Le Dieu Priape***.
Pascale me regardait manger et moi j’étais gêné, mais surtout je me demandais quelle était la signification de ce qu’elle venait de me dire.
Elle avait les yeux fixés sur le bas de mon visage. Et je compris très vite pourquoi ! Un petit filet d’huile d’olive avait furtivement fuit du pan bagnat pour se glisser insidieusement sur ma lèvre inférieure puis, selon la loi de la gravité universelle chère à Newton, sur mon menton.
La honte !
Que faire pour paraître un peu plus « smart* » ?
Mon regard balaya le labo à la recherche d’une serviette propre. Rien ! Il y avait bien un torchon accroché à un mur, mais son état était plutôt douteux : humide en permanence, il en avait bien dû essuyer des tas de béchers, de soucoupes, de tubes à essais et j’en passe, depuis l’année dernière. J’en voulus immédiatement à la fille de labo qui ne faisait pas son travail sérieusement.
Et soudain j’aperçus, sur une petite table, quatre grandes feuilles de papier-filtre format 50cm sur 50cm, plutôt poussiéreuses et jaunies que j’utilisais pour des filtrations de solutions hétérogènes avec des entonnoirs, en les découpant en petits carrés de dix centimètres de côté.
Je n’avais pas de ciseaux sous la main, alors je me contentais de déchirer le papier absorbant en un petit morceau de forme géométrique parfaitement inconnue, pour m’essuyer discrètement le menton.
Avant que je n’eusse réussi à nettoyer ma peau, Pascale, avec la promptitude d’un cobra, interrompit mon geste en serrant mon avant-bras droit.

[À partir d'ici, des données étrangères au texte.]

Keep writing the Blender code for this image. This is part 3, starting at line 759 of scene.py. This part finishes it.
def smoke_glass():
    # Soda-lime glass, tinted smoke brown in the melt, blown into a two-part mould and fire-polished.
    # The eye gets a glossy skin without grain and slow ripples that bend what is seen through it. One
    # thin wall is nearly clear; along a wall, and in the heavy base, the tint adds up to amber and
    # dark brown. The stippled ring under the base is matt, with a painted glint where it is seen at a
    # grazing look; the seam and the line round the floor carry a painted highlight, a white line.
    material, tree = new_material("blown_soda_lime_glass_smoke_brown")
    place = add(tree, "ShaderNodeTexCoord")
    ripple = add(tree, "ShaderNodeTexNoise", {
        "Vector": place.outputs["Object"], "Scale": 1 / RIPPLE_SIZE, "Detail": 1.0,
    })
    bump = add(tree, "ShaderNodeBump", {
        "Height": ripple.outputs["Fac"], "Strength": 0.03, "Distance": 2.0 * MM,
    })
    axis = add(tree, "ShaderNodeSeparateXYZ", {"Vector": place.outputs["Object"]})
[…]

- Arrête Alain, il y a mieux à faire !
Elle approcha son visage du mien et en sortant sa langue plutôt impudique, elle me dit :
- Je peux lécher l’huile d’olive qui coule sur ta peau ?
Je comprenais tout !
Effectivement, elle était folle !
Moi, j’avais eu cette idée en la voyant manger son pain dégoulinant de matière grasse, mais elle était restée à l’état de pur fantasme inavouable.
Je répondis :
- Oui !
Il fallait bien que j’acceptasse cette petite séance de « dépravation » qu’elle m’offrait sans pudeur.
Elle était si près de moi, elle embaumait « Les jardins de bagatelle » de Guerlain et l’odeur piquante des petits oignons rouges découpés en rondelles qu’elle avait finis de manger.

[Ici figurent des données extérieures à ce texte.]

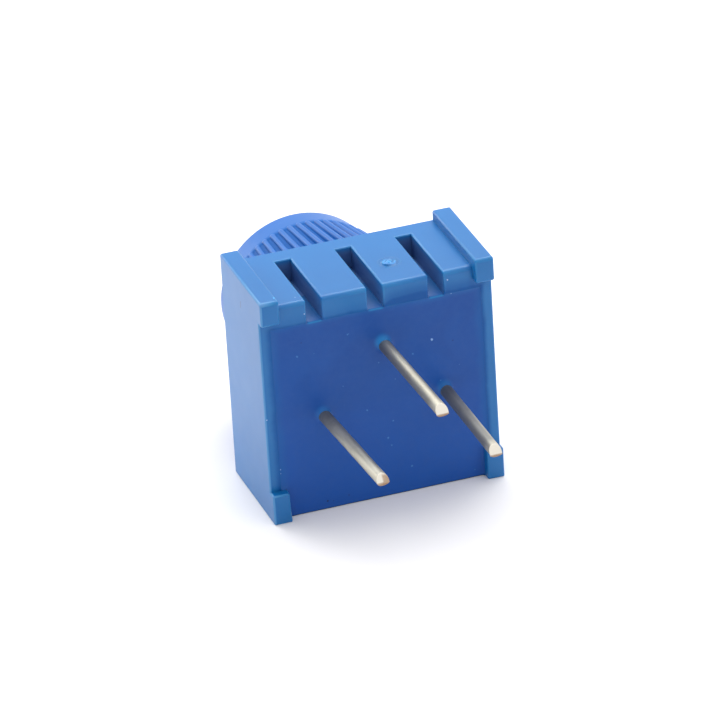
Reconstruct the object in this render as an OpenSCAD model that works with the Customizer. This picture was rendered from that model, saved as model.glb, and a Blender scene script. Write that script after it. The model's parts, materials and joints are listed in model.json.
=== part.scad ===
// Square trimmer potentiometer with a flared finger knob, lying on its side.
// X runs across the body, +Y from the terminals to the knob, Z up. Millimetres.
// The origin is under the middle of the whole part, on the side it rests on.
// Inside the modules y is counted from the plane of the four standoff feet;
// place() then moves every piece to the origin.

/* [Housing] */
// Width of the square housing
body_w = 9.58; // [8:0.01:12]
// Height of the square housing, lying on its side
body_h = 9.66; // [8:0.01:12]
// Depth from the standoff feet to the knob side face
body_d = 4.92; // [4.5:0.01:7]
// Length of the standoff feet beyond the wall ends
foot_l = 0.38; // [0.2:0.01:0.8]
// Width of the two upper feet
foot_w = 0.78; // [0.4:0.01:1.2]
// Width of the two lower feet and of the lower end rails
foot_low_w = 0.7; // [0.4:0.01:1.2]
// Height of the two upper feet
foot_top_h = 1.02; // [0.5:0.01:2]
// Height of the two lower feet
foot_low_h = 1.28; // [0.5:0.01:2]
// Height of the end rails above the recessed upper side
rail_top = 0.41; // [0.1:0.01:0.8]
// Height of the end rails below the recessed lower side
rail_low = 0.03; // [0.02:0.01:0.3]
// Width of an upper end rail at its top
rail_w = 0.77; // [0.4:0.01:1.2]
// Extra width of an upper end rail at its root
rail_draft = 0.02; // [0.02:0.01:0.2]
// Thickness of the left and right walls
wall_side = 0.47; // [0.3:0.01:1]
// Height of the lower wall above the resting plane
wall_low = 0.6; // [0.3:0.01:1.2]
// Distance of the lower wall's end from the feet plane, under the potting
low_y = 0.8; // [0.6:0.01:1.2]
// Thickness of the slotted upper wall
wall_top = 0.96; // [0.5:0.01:1.5]
// Thickness of the wall on the knob side
wall_knob = 0.85; // [0.6:0.01:1.2]

/* [Slots] */
// Pitch of the three slots
slot_p = 2.5; // [2:0.01:3]
// Width of a slot
slot_w = 0.64; // [0.4:0.01:1]
// Distance of the closed slot end from the feet plane
slot_end = 4.12; // [3:0.01:4.5]

/* [Adjuster] */
// Height of the turning axis above the resting plane
axis_z = 4.66; // [4:0.01:5.5]
// Radius of the rotor post
post_r = 1.55; // [1:0.01:2]
// Running clearance of the post in its bore
post_c = 0.05; // [0.02:0.01:0.1]
// Radius of the rotor flange
flange_r = 2.7; // [2:0.01:3]
// Tip radius of the stop lug on the flange
lug_r = 3.15; // [2.8:0.01:3.25]
// Half angle of the stop lug and of the stop rib
stop_a = 11; // [8:0.5:14]
// Radius of the rotor chamber
chamber_r = 3.3; // [3:0.01:3.5]

/* [Knob] */
// Distance of the knob far face from the feet plane
knob_y1 = 10.36; // [8:0.01:14]
// Gap between the knob and the housing
knob_gap = 0.2; // [0.1:0.01:0.5]
// Radius over the ribs at the far face
knob_rt = 3.33; // [2.5:0.01:4]
// Growth of the radius for each millimetre toward the housing
knob_k = 0.18; // [0:0.01:0.3]
// Number of grip ribs
ribs = 58; // [24:1:72]
// Angle of the first groove
rib_a0 = 128.6; // [0:0.1:360]
// Length of the plain band at the far end
band_l = 1.28; // [0.3:0.01:1.5]
// Groove depth at the band
groove_d0 = 0.10; // [0.05:0.01:0.2]
// Groove depth at the housing end
groove_d1 = 0.17; // [0.05:0.01:0.3]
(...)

Sa langue humide et mobile se posa sur le bas de mon menton et lentement, en suivant le filet d’huile d’olive qui avait coulé sur ma peau, elle la fit remonter vers mes lèvres.

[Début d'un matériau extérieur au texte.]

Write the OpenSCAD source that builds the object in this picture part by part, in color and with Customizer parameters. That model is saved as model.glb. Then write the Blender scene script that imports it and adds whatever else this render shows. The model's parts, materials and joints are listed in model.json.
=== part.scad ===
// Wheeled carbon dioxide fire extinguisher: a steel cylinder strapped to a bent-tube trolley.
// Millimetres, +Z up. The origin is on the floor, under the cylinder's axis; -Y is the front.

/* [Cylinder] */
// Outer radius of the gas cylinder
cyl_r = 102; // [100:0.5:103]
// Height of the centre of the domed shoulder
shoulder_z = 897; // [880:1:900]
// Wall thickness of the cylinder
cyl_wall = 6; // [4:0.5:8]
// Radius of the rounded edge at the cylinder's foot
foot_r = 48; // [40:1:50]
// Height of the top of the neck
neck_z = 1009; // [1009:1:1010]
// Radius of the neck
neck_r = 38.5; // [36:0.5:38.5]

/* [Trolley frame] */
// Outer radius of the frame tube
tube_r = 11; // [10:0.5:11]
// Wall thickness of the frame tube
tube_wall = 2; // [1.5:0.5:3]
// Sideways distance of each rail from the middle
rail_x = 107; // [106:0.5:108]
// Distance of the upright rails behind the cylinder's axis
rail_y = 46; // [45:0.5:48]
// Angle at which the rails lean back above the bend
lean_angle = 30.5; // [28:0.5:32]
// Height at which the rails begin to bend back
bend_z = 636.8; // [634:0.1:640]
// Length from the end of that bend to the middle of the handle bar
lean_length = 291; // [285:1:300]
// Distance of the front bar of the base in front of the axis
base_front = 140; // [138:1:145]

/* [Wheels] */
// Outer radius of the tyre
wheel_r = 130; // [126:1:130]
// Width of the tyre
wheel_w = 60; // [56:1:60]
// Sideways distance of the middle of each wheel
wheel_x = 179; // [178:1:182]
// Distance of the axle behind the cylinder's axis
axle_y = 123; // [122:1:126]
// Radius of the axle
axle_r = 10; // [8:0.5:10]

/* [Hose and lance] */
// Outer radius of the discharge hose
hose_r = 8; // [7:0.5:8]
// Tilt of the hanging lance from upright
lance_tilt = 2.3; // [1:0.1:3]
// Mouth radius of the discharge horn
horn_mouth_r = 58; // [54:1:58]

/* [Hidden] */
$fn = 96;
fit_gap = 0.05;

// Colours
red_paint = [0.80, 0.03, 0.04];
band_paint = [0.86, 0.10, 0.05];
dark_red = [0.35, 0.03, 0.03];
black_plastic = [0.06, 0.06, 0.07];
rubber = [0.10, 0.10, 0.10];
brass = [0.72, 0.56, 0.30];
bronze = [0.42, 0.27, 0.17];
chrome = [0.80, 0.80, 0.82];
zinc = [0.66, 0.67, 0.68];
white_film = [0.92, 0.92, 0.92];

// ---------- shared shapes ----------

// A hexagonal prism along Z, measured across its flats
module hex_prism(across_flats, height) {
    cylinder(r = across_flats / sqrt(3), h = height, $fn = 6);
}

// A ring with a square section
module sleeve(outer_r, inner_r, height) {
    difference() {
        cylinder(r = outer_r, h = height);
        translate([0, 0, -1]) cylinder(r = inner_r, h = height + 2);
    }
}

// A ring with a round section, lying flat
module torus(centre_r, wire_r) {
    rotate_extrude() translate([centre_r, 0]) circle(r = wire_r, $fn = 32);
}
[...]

Moi j’avais l’impression de me trouver dans un labyrinthe quantique, dans un lieu où j’avais le don d’ubiquité**, où mes sensations, en se multipliant à l’infini, se trouvaient en plusieurs endroits simultanément.
J’étais tout simplement perdu !
Je planais comme un oiseau au-dessus d’un oasis du désert de Gobi.
Elle léchait bien !
C’est à ce moment-là que je me mis à ressembler au dieu Priape***…
A suivre…
Notes :
* Smart : élégant, chic, raffiné…
** Ubiquité : L'ubiquité ou l'omniprésence est la capacité d'être présent en tout lieu ou en plusieurs lieux simultanément. Le terme est dérivé du latin « ubique » qui signifie « partout ».
*** Priape : Dans la mythologie grecque, Priape est un dieu de la fertilité, c'est un dieu ithyphallique, protecteur des jardins et des troupeaux.
On reconnaît Priape par son gigantesque pénis constamment en érection. Cette particularité a donné son nom au terme médical priapisme.